The California Public Employees’ Retirement System plans to cut its hedge-fund portfolio by 40% this year, pulling some $2 billion from the industry. CalPERS will continue to have about $3 billion invested in hedge funds, The Wall Street Journal reports.
Public pension funds across the U.S. are cutting back on hedge funds in an effort to reduce costs amidst a period of weak returns for the asset class. The Los Angeles Fire and Police Pensions last year decided to redeem its entire $500 million hedge-fund portfolio. All told, public pension funds have cut their hedge-fund allocations by one-third, to 1.21%, according to Wilshire Trust Universe Comparison Service.

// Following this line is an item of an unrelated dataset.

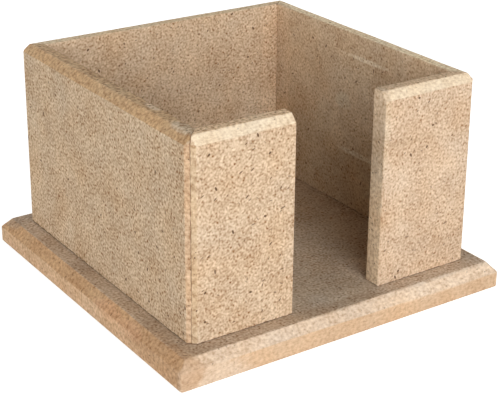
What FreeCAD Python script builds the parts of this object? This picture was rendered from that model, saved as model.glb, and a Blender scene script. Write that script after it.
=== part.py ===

But no other pension has the totemic value of CalPERS, which with $301 billion in assets is not only the largest public pension fund in the U.S., but was also among the earliest adopters of hedge funds and among their most enthusiastic investors. That has changed in recent years, with CalPERS complaining that hedge funds have “not made enough concessions” in terms of fees while it also brought more and more money back to be managed in-house.
CalPERS would not comment on the hedge-fund cut but told the Journal that it was taking a “back-to-basics approach” to managing its billions following an examination into its hedg-fund strategy thatbegan in March. A formal recommendation is expected this fall, but CalPERS’ hedge fund investments have already fallen by at least $700 million to $4.5 billion.